This week the World Wildlife Fund has named HP as its largest corporate partner. HP continues to lead its peers—particularly in printing—with sustainability and diversity. Given that printing is a consumption process, HP is challenging its peers to step up. This competitive sustainability effort is a competition we should all get behind.
Let’s talk about HP going greener and more diverse this week.
Sustainability As A Business Model
One of the common beliefs is that building a sustainable product makes it unprofitable. So companies create trash because they don’t have to pay for the disposal of that trash or its impact on the environment. However, customers and all of us pay that price. In short, the economic price of a disposable product is far higher than the actual monetary cost of that product, so many of us look to buy from companies that are putting sustainability as a priority.
If countries understood this, they would tax companies on the waste they produce and credit companies for eliminating waste in the environment. I expect that will eventually be the case now that micro-plastics are showing up in food and causing increasing health problems.
If this happens, and I think it is likely, HP is in a solid position to benefit. It is now aggressively assuring its paper supplies come from renewable sources while driving other paper suppliers to do the same. In particular, HP’s anti-deforestation effort stands alone and should continue to be a competitive advantage against other print solution vendors for the foreseeable future.
HP’s current effort, which took an $80M expansion this year, covers 1 million acres—or 5x the size of New York City.
Sustainable products that stand out are the HP Tango printer, HP Envy Inspire Printer, and Dragonfly notebook, containing a large percentage of recycled plastics.
Word Wildlife Fund
HP started working with the WWF back in September of 2019, and over the past two years, they have worked with 50 companies worldwide to mitigate or reverse deforestation in critical areas. This initiative is part of a broader effort and cross-industry collaboration demonstrating commercially viable approaches to preserving the world’s critical forests. Forests play a significant role in preventing rapid climate change, and keeping them healthy and viable is in all of our best interests.
Empowering girls to fight climate change
Another strong effort in conjunction with MIT Solve, Lonely Whale, Girl Risking, Female Quotient, and Conservation International focuses on getting girls 13 to 18 involved in fighting climate change. This effort involves a contest with a $50,000 prize and access to HP technology to implement a sustainability program designed by the winning contestant. Efforts like these help get kids interested in sustainability early so that when they become adults, they will want to continue these planet-protecting efforts.
Equitable Access To Capital For Diverse Suppliers
HP isn’t just driving interest in stopping climate change; it also creates more diversity in the technology segment. HP’s Racial Equity and Social Justice task force is dedicated to helping assure a more diverse and equitable future. This program is credited with having a positive economic impact of around $1 billion and is another critical part of HP’s goal to become the world’s most sustainable and just company.

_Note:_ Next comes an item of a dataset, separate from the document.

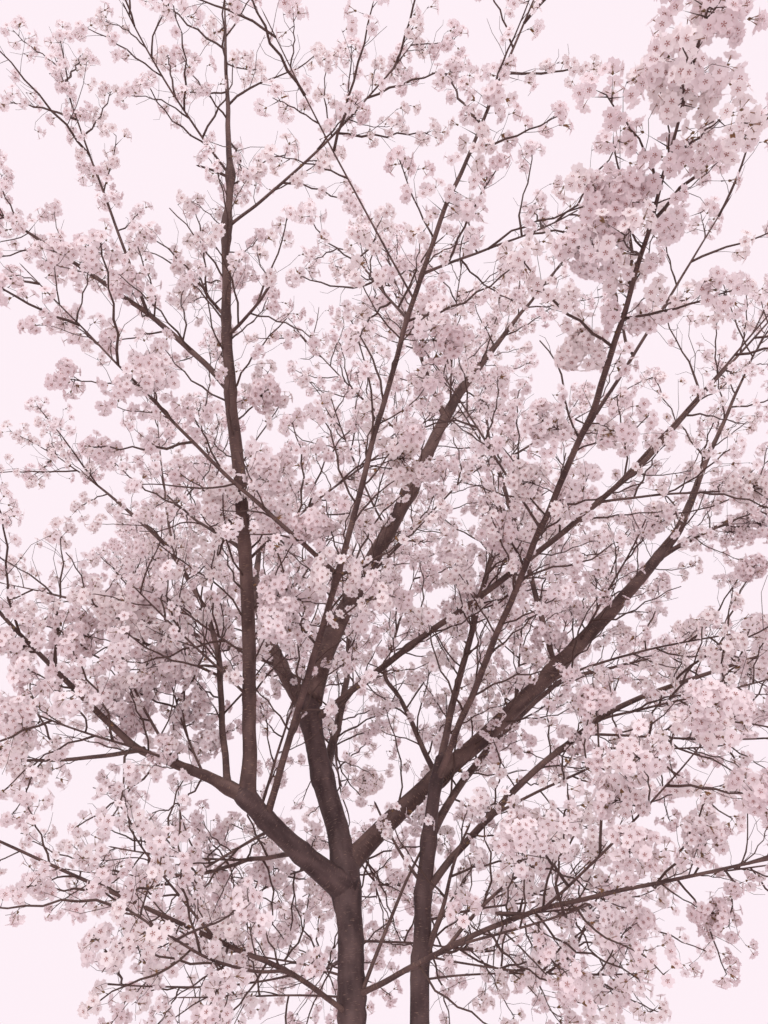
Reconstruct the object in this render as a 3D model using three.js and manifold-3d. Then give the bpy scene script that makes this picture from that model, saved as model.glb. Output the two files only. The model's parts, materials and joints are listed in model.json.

Earlier this month, HP announced an early payment program in partnership with C2FO (one of the largest platforms for working capital) that will provide extensive access to funds for HP’s diverse suppliers, including women-owned, veteran-owned, small-disadvantaged-owned, minority-owned, and HUBZone businesses. This program provides accelerated payment of invoices to these small, diverse suppliers, which should free up resources for supplier business imperatives showcasing a definite financial advantage tied to diversity.
Wrapping up
There is an old saying, “Lead, follow, or get out of the way.” HP intends to lead with sustainability, diversity, and social justice, standing in sharp contrast to other companies more focused on mining their customers for money than creating a better world (Apple?).
The world is in bad shape, and it is always great to see a significant brand step up and work to make a positive difference. Customers appear to be rewarding them, and efforts like this are critical to assuring the viability of our planet.